The NOAA report covers from October 2015 to September 2016, a period it said the Arctic’s average annual air temperature over land was the highest on record.
“The report card this year clearly shows a stronger and more pronounced signal of persistent warming than any previous year in our observational record” going back to 1900, NOAA Arctic Research Program director Jeremy Mathis told the American Geophysical Union conference in San Francisco, where the report was released.
“Those warming effects in the Arctic have had a cascading effect through the environment.”
The environment has steadily declined since scientists started doing the annual report card, now in its 11th year, co-author Donald Perovich said.

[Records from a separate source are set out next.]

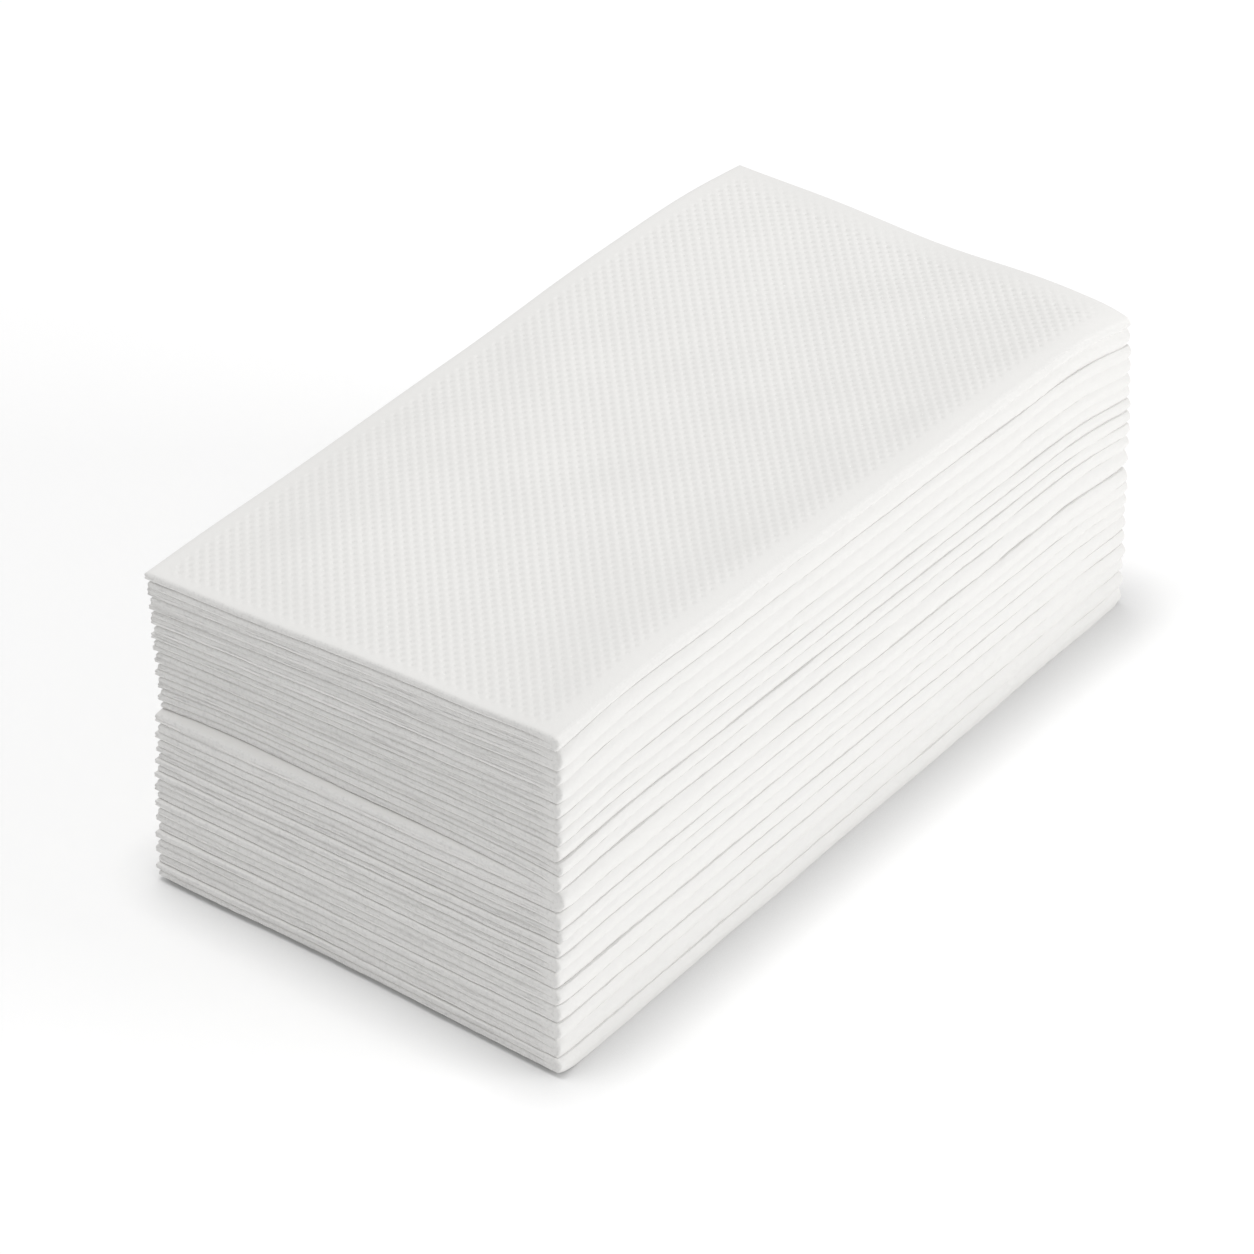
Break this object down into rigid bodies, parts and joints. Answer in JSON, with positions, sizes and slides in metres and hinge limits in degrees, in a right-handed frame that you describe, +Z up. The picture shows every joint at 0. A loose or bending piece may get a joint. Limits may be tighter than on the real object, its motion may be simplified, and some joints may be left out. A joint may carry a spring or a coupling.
{
  "type": "stack of paper napkins",
  "caption": "Stack of white folded paper napkins lying flat on each other, spine folds together on one long side, for setting tables.",
  "frame": {"origin": "under the middle of the stack, on the surface that it lies on", "axes": "+X along the napkins from their cut edges to their cross folds, +Y across them from the spine folds to the open side, +Z up"},
  "size_m": [0.2028, 0.104, 0.0765],
  "materials": {
    "tissue": "matt embossed tissue"
  },
  "bodies": {
    "root": {"napkin_01": "tissue", "napkin_02": "tissue", "napkin_03": "tissue", "napkin_04": "tissue", "napkin_05": "tissue", "napkin_06": "tissue", "napkin_07": "tissue", "napkin_08": "tissue", "napkin_09": "tissue", "napkin_10": "tissue", "napkin_11": "tissue", "napkin_12": "tissue", "napkin_13": "tissue", "napkin_14": "tissue", "napkin_15": "tissue", "napkin_16": "tissue", "napkin_17": "tissue", "napkin_18": "tissue", "napkin_19": "tissue", "napkin_20": "tissue", "napkin_21": "tissue"}
  },
  "joints": []
}
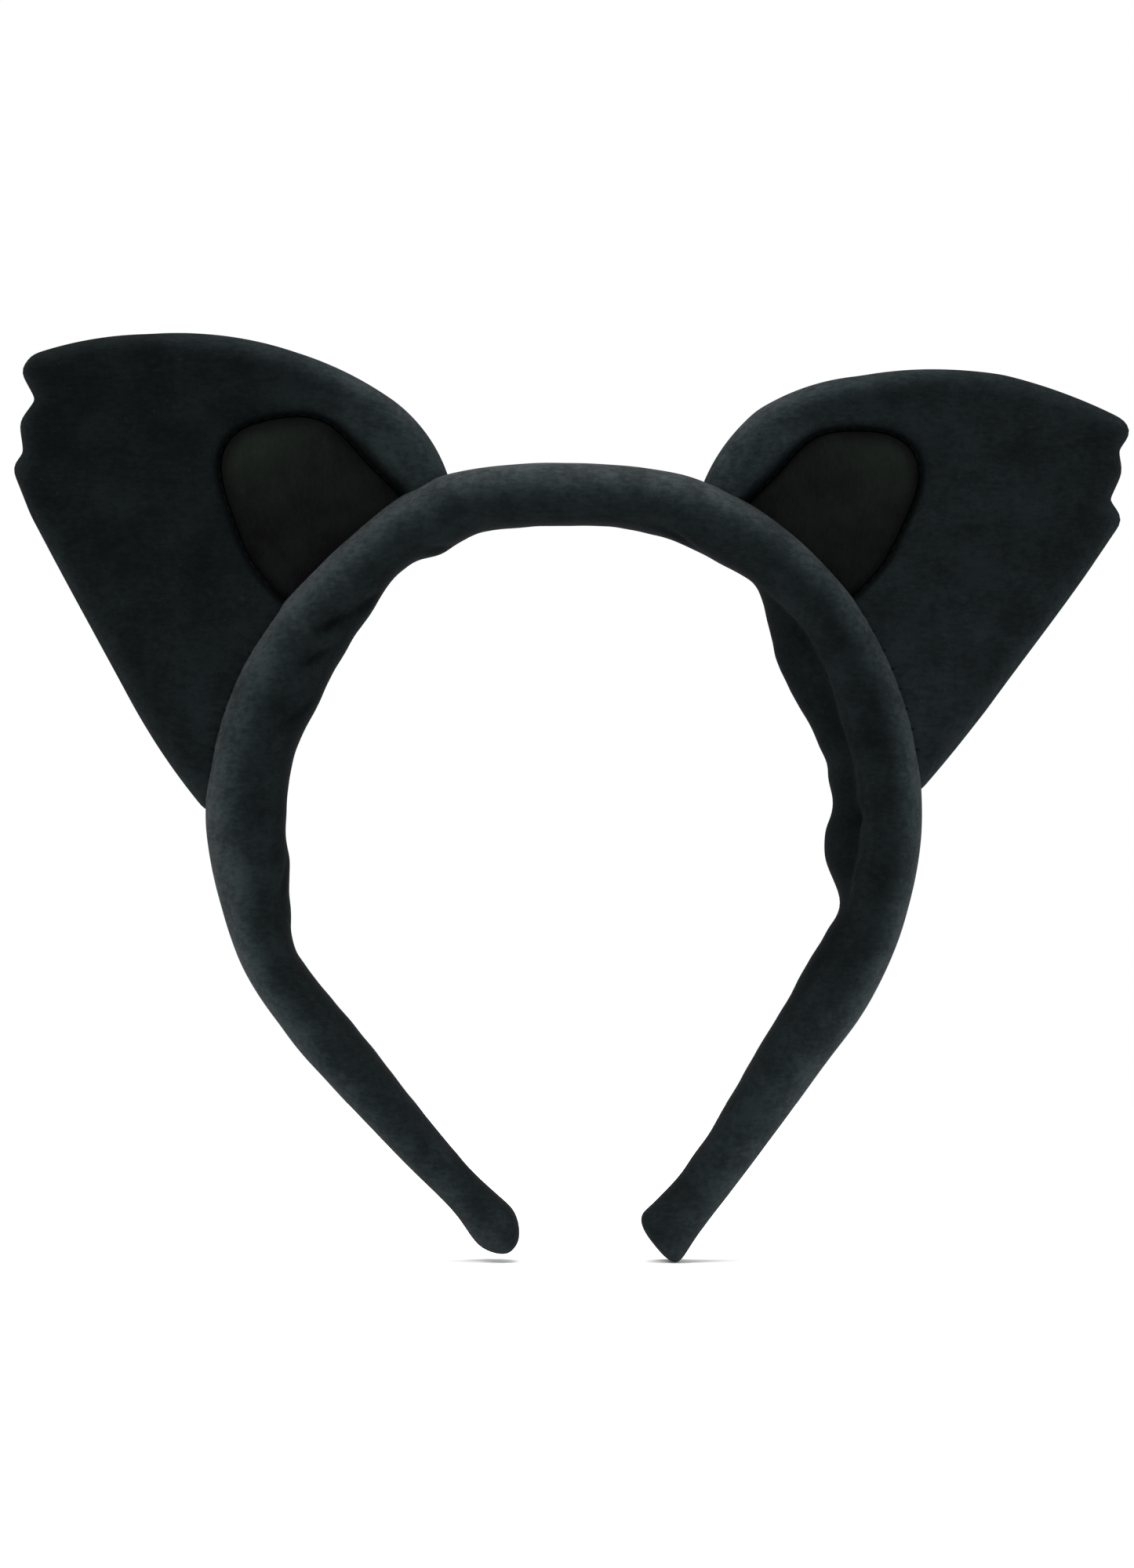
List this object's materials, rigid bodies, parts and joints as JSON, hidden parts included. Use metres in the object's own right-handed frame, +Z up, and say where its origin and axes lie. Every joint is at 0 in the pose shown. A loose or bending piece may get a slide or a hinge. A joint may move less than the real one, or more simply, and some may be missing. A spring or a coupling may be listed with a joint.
{
  "type": "animal ears headband",
  "caption": "Padded velour headband with two large stuffed animal ears and a sprung core that grips the head.",
  "frame": {"origin": "centre of the hoop's round inner face, which is the head seat, midway front to back", "axes": "+Z up as worn, front faces -Y, +X to the viewer's right seen from the front; left nodes are on -X"},
  "size_m": [0.241, 0.0204, 0.2006],
  "materials": {
    "velour": "matte",
    "smooth_felt": "matte",
    "foam": "matte",
    "spring_plastic": "satin",
    "thread": "matte"
  },
  "bodies": {
    "crown": {"sleeve_crown": "velour", "padding_crown": "foam", "core_crown": "spring_plastic", "seam_stitches_crown": "thread"},
    "left_side": {"sleeve_left": "velour", "padding_left": "foam", "core_left": "spring_plastic", "seam_stitches_left": "thread", "tip_cap_left": "velour", "tip_stitches_left": "thread", "ear_front_panel_left": "velour", "ear_back_panel_left": "velour", "ear_foam_left": "foam", "ear_patch_left": "smooth_felt", "ear_patch_stitches_left": "thread", "ear_base_stitches_left": "thread"},
    "right_side": {"sleeve_right": "velour", "padding_right": "foam", "core_right": "spring_plastic", "seam_stitches_right": "thread", "tip_cap_right": "velour", "tip_stitches_right": "thread", "ear_front_panel_right": "velour", "ear_back_panel_right": "velour", "ear_foam_right": "foam", "ear_patch_right": "smooth_felt", "ear_patch_stitches_right": "thread", "ear_base_stitches_right": "thread"}
  },
  "joints": [
    {"name": "left_arm_flex", "type": "hinge", "parent": "crown", "child": "left_side", "pos_m": [-0.01601, 0, 0.07312], "axis": [0, 1, 0], "range_deg": [-4, 13], "stiffness_Nm_per_rad": 2},
    {"name": "right_arm_flex", "type": "hinge", "parent": "crown", "child": "right_side", "pos_m": [0.01601, 0, 0.07312], "axis": [0, -1, 0], "range_deg": [-4, 13], "stiffness_Nm_per_rad": 2}
  ]
}
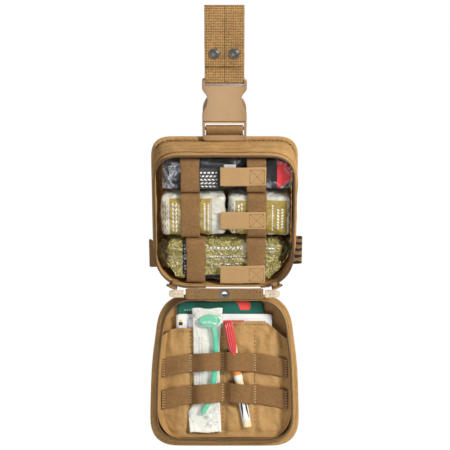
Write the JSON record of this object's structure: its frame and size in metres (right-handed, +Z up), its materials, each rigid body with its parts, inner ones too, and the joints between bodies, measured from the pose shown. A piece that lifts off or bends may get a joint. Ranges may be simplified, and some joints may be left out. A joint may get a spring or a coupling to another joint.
{
  "type": "drop leg trauma kit pouch",
  "caption": "Zip-round clamshell medical pouch, open, hung from a belt by snap-down webbing loops and a side-release buckle, packed with a tourniquet, dressings and an airway.",
  "frame": {"origin": "underside of the top fold of the two belt loops, midway between them, where a belt carries the kit", "axes": "+Z up along the hanging straps, +Y towards the wearer's leg behind the back panel, +X to the observer's right as they face the open pouch"},
  "size_m": [0.205, 0.1353, 0.5913],
  "materials": {
    "webbing": "woven nylon webbing",
    "pouch_fabric": "padded, coated woven nylon",
    "lining_fabric": "coated woven nylon",
    "elastic": "ribbed elastic webbing",
    "tab_tape": "smooth hook-and-loop backed tape",
    "end_tab": "pale woven tape",
    "moulded": "moulded acetal",
    "snap_metal": "dark oxide",
    "zip_metal": "dark lacquer",
    "zip_coil": "nylon coil",
    "black_nylon": "folded nylon strap",
    "black_plastic": "glass filled nylon",
    "red_plastic": "smooth",
    "clear_film": "clear crinkled film",
    "white_film": "vacuum packed gauze in white film",
    "olive_foil": "padded dressing in crinkled foil laminate",
    "green_card": "laminated card",
    "white_card": "card in a clear bag",
    "airway_green": "soft clear elastomer",
    "needle_yellow": "translucent tube",
    "label_white": "coated tape"
  },
  "bodies": {
    "belt_hanger": {"belt_strap_left": "webbing", "belt_strap_right": "webbing", "snap_stud_left": "snap_metal", "snap_stud_right": "snap_metal"},
    "left_belt_flap": {"belt_flap_left": "webbing", "snap_cap_left": "snap_metal"},
    "right_belt_flap": {"belt_flap_right": "webbing", "snap_cap_right": "snap_metal"},
    "socket": {"buckle_socket": "moulded"},
    "plug": {"buckle_plug": "moulded"},
    "left_prong": {"buckle_prong_left": "moulded"},
    "right_prong": {"buckle_prong_right": "moulded"},
    "back_half": {"back_panel": "pouch_fabric", "back_side_wall": "pouch_fabric", "back_zip": "zip_coil", "drop_webbing": "webbing", "band_left": "elastic", "band_right": "elastic", "pull_tab_top_sewn": "tab_tape", "pull_tab_middle_sewn": "tab_tape", "pull_tab_bottom_sewn": "tab_tape", "tourniquet_film": "clear_film", "tourniquet_strap": "black_nylon", "tourniquet_red_tip": "red_plastic", "windlass_clip": "black_plastic", "windlass_rod": "black_plastic", "time_strap": "label_white", "gauze_pack_left": "white_film", "gauze_pack_right": "white_film", "dressing_pack": "olive_foil", "thigh_strap": "elastic", "strap_keeper_left": "webbing", "strap_keeper_right": "webbing"},
    "top_tab": {"pull_tab_top_free": "tab_tape"},
    "middle_tab": {"pull_tab_middle_free": "tab_tape"},
    "bottom_tab": {"pull_tab_bottom_free": "tab_tape"},
    "left_slider": {"zip_slider_left": "zip_metal"},
    "right_slider": {"zip_slider_right": "zip_metal"},
    "left_pull": {"zip_pull_left": "zip_metal"},
    "right_pull": {"zip_pull_right": "zip_metal"},
    "hinge_strip": {"hinge_flap": "lining_fabric", "drain_grommet": "snap_metal", "zip_end_tab_left": "end_tab", "zip_end_tab_right": "end_tab"},
    "lid": {"lid_panel": "pouch_fabric", "lid_side_wall": "pouch_fabric", "lid_zip": "zip_coil", "inner_pocket": "lining_fabric", "pocket_band_upper": "elastic", "pocket_band_lower": "elastic", "instruction_card": "green_card", "casualty_card": "white_card", "airway_wrap": "white_film", "airway_tube": "airway_green", "needle_case": "needle_yellow", "lid_patch_field": "lining_fabric", "lid_webbing_upper": "webbing", "lid_webbing_lower": "webbing"},
    "cap": {"needle_cap": "red_plastic"}
  },
  "joints": [
    {"name": "left_flap_fold", "type": "hinge", "parent": "belt_hanger", "child": "left_belt_flap", "pos_m": [-0.0131, -0.0052, -0.0047], "axis": [-1, 0, 0], "range_deg": [0, 110]},
    {"name": "right_flap_fold", "type": "hinge", "parent": "belt_hanger", "child": "right_belt_flap", "pos_m": [0.0131, -0.0052, -0.0047], "axis": [-1, 0, 0], "range_deg": [0, 110]},
    {"name": "buckle_swing", "type": "hinge", "parent": "belt_hanger", "child": "socket", "pos_m": [0, 0.0007, -0.0982], "axis": [1, 0, 0], "range_deg": [-20, 20]},
    {"name": "plug_release", "type": "slide", "parent": "socket", "child": "plug", "axis": [0, 0, -1], "range_m": [0, 0.048], "deforming": ["buckle_prong_left", "buckle_prong_right"]},
    {"name": "left_prong_squeeze", "type": "hinge", "parent": "plug", "child": "left_prong", "pos_m": [-0.0208, 0.0007, -0.1462], "axis": [0, 1, 0], "range_deg": [0, 8], "stiffness_Nm_per_rad": 1},
    {"name": "right_prong_squeeze", "type": "hinge", "parent": "plug", "child": "right_prong", "pos_m": [0.0208, 0.0007, -0.1462], "axis": [0, -1, 0], "range_deg": [0, 8], "stiffness_Nm_per_rad": 1},
    {"name": "pouch_swing", "type": "hinge", "parent": "plug", "child": "back_half", "pos_m": [0, 0.0005, -0.163], "axis": [1, 0, 0], "range_deg": [-4, 60]},
    {"name": "top_tab_lift", "type": "hinge", "parent": "back_half", "child": "top_tab", "pos_m": [0.031, -0.04665, -0.216], "axis": [0, 0, 1], "range_deg": [0, 120], "deforming": ["pull_tab_top_free"]},
    {"name": "middle_tab_lift", "type": "hinge", "parent": "back_half", "child": "middle_tab", "pos_m": [0.031, -0.04665, -0.277], "axis": [0, 0, 1], "range_deg": [0, 120], "deforming": ["pull_tab_middle_free"]},
    {"name": "bottom_tab_lift", "type": "hinge", "parent": "back_half", "child": "bottom_tab", "pos_m": [0.031, -0.04665, -0.3545], "axis": [0, 0, 1], "range_deg": [0, 120], "deforming": ["pull_tab_bottom_free"]},
    {"name": "left_zip_run", "type": "hinge", "parent": "back_half", "child": "left_slider", "pos_m": [-0.048, -0.052, -0.327], "axis": [0, 1, 0], "range_deg": [0, 60]},
    {"name": "right_zip_run", "type": "hinge", "parent": "back_half", "child": "right_slider", "pos_m": [0.048, -0.052, -0.327], "axis": [0, -1, 0], "range_deg": [0, 60]},
    {"name": "left_pull_tip", "type": "hinge", "parent": "left_slider", "child": "left_pull", "pos_m": [-0.06998, -0.052, -0.37068], "axis": [0, -1, 0], "range_deg": [0, 60]},
    {"name": "right_pull_tip", "type": "hinge", "parent": "right_slider", "child": "right_pull", "pos_m": [0.06998, -0.052, -0.37068], "axis": [0, 1, 0], "range_deg": [0, 60]},
    {"name": "lid_fold", "type": "hinge", "parent": "back_half", "child": "lid", "pos_m": [0, -0.052, -0.38], "axis": [-1, 0, 0], "range_deg": [0, 160]},
    {"name": "hinge_strip_fold", "type": "hinge", "parent": "back_half", "child": "hinge_strip", "pos_m": [0, -0.052, -0.38], "axis": [-1, 0, 0], "range_deg": [0, 80]},
    {"name": "cap_pull", "type": "slide", "parent": "lid", "child": "cap", "axis": [-0.1849, 0.3361, 0.9235], "range_m": [0, 0.012]}
  ],
  "couplings": [
    {"joint": "right_prong_squeeze", "follows": "left_prong_squeeze", "ratio": 1},
    {"joint": "hinge_strip_fold", "follows": "lid_fold", "ratio": 0.5}
  ]
}
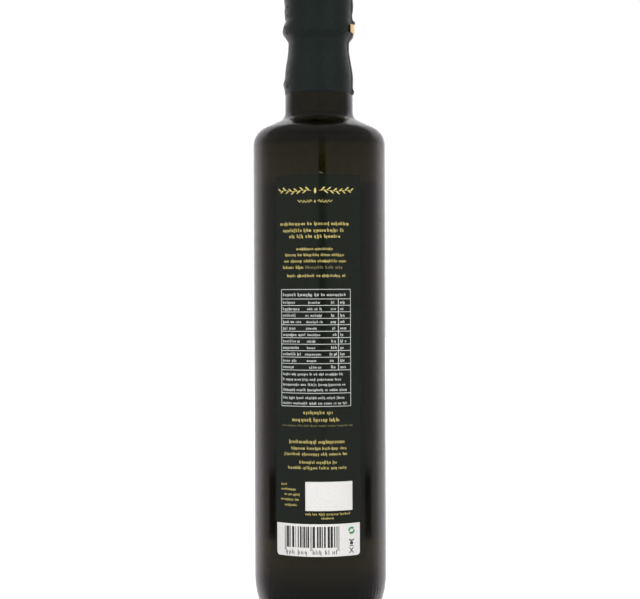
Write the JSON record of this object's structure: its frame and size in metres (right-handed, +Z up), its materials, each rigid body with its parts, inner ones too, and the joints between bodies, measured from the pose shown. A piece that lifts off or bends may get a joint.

“When it started, you kind of had to listen closely because the Arctic was whispering change,” said Perovich, who works at Dartmouth College’s Thayer School of Engineering in New Hampshire.
“Now it is not whispering anymore. It is speaking change. It is shouting change.”
The Arctic region is continuing to warm up more than twice as fast as the rest of the planet, which is also expected to mark its hottest year in modern times.
Climate scientists say the reasons for the rising heat include the burning of fossil fuels that emit heat-trapping gases into the atmosphere, southerly winds that pushed hot air from the mid-latitudes northward, as well as the El Nino ocean warming trend, which ended mid-year.
The Arctic’s annual air temperature over land was 6.3 degrees Fahrenheit (3.5 degrees Celsius) higher than in 1900, the report said. The sea surface temperature in the peak summer month of August 2016 reached nine degrees Fahrenheit (five degrees Celsius) above the average for 1982-2010 in the Barents and Chukchi seas and off the east and west coasts of Greenland.
“Warm air and ocean temperatures in the fall led to a record-breaking delay in fall freeze-up,” Perovich said, noting that the Arctic sea ice minimum from mid-October to late November was the lowest since the satellite record began in 1979.
It was also 28 percent less than the average for 1981-2010 in October.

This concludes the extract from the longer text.